The VirtualService's traffic shift to the subset achieves the source filtering, and the DestinationRule's subset policy achieves the per-source DestinationRule config.
Example:
Expanding on Denis' example above (but removing the traffic shifts from the TrafficPolicy), Gloo Mesh would output the following:
- DestinationRule
spec:
host: reviews.default.svc.cluster.local
subsets:
# gloo mesh generated subsets
# verify that omitting labels will direct traffic to all backing workloads for the host
- name: gm-simple-1
trafficPolicy:
tls:
mode: ISTIO_MUTUAL
- name: gm-simple-2
trafficPolicy:
outlierDetection:
baseEjectionTime: 120s
consecutive5xxErrors: 10
interval: 10s
maxEjectionPercent: 100
tls:
mode: ISTIO_MUTUAL
- VirtualService
spec:
hosts:
- reviews.bookinfo.svc.cluster.local
http:
- match:
- sourceNamespace: default
route:
- destination:
host: reviews.default.svc.cluster1
subset: gm-simple-1
- match:
- sourceNamespace: istio-system
route:
- destination:
host: reviews.default.svc.cluster1
subset: gm-simple-2
Caveats / questions:
-
We should validate that the semantics of per-subset DR policies + traffic shifting to the subset work in Istio as expected.
-
The auto-generated traffic shift may conflict with user-defined traffic shifts.
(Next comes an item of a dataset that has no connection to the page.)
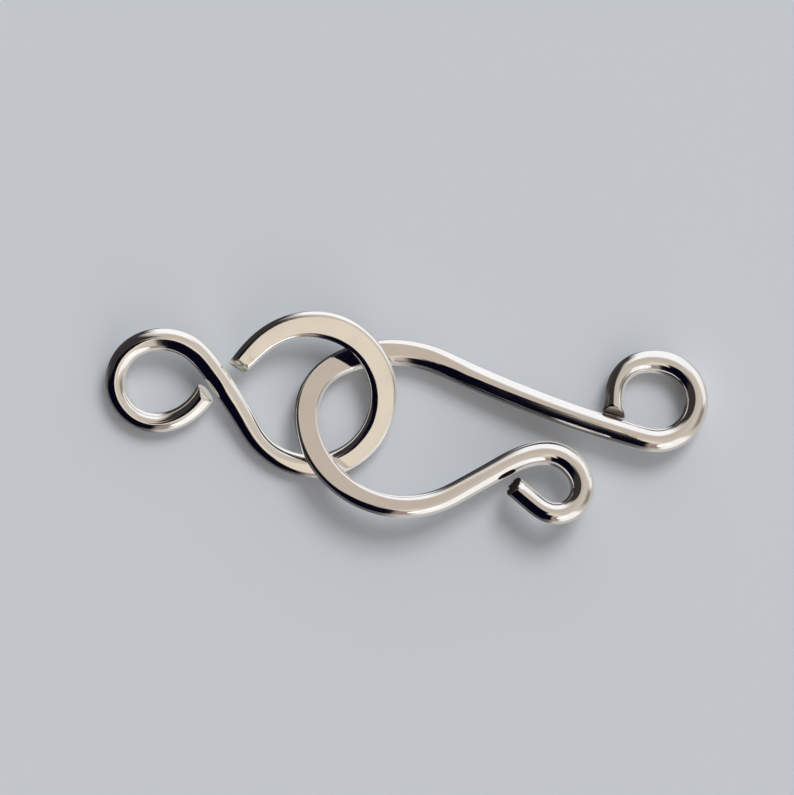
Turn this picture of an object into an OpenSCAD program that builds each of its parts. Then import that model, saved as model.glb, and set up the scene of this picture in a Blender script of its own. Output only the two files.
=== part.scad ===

This problem already exists today between user-defined policies, but this feature would introduce the possibility of conflict with generated traffic shifts. We need to make sure our conflict detection and error reporting is clear and robust.
@djannot I think the prob you described makes sense, the example is poor as Istio-system is also the root namespace, which means the config in that ns is applied to all namespaces.
@harveyxia @djannot my initial thoughts is to allow exportTo on DR to specify service like sourceNamespace/sourceService. This would help ensure the scope of the DR at the service level. No API change is needed except the semantics of allowing namespace/service vs just namespace today.
Alternatively, we could have selector on DR.
Note: there is some docs on DR loading works when you could have DR in source ns, target ns and root ns. I'm having trouble to find that doc atm.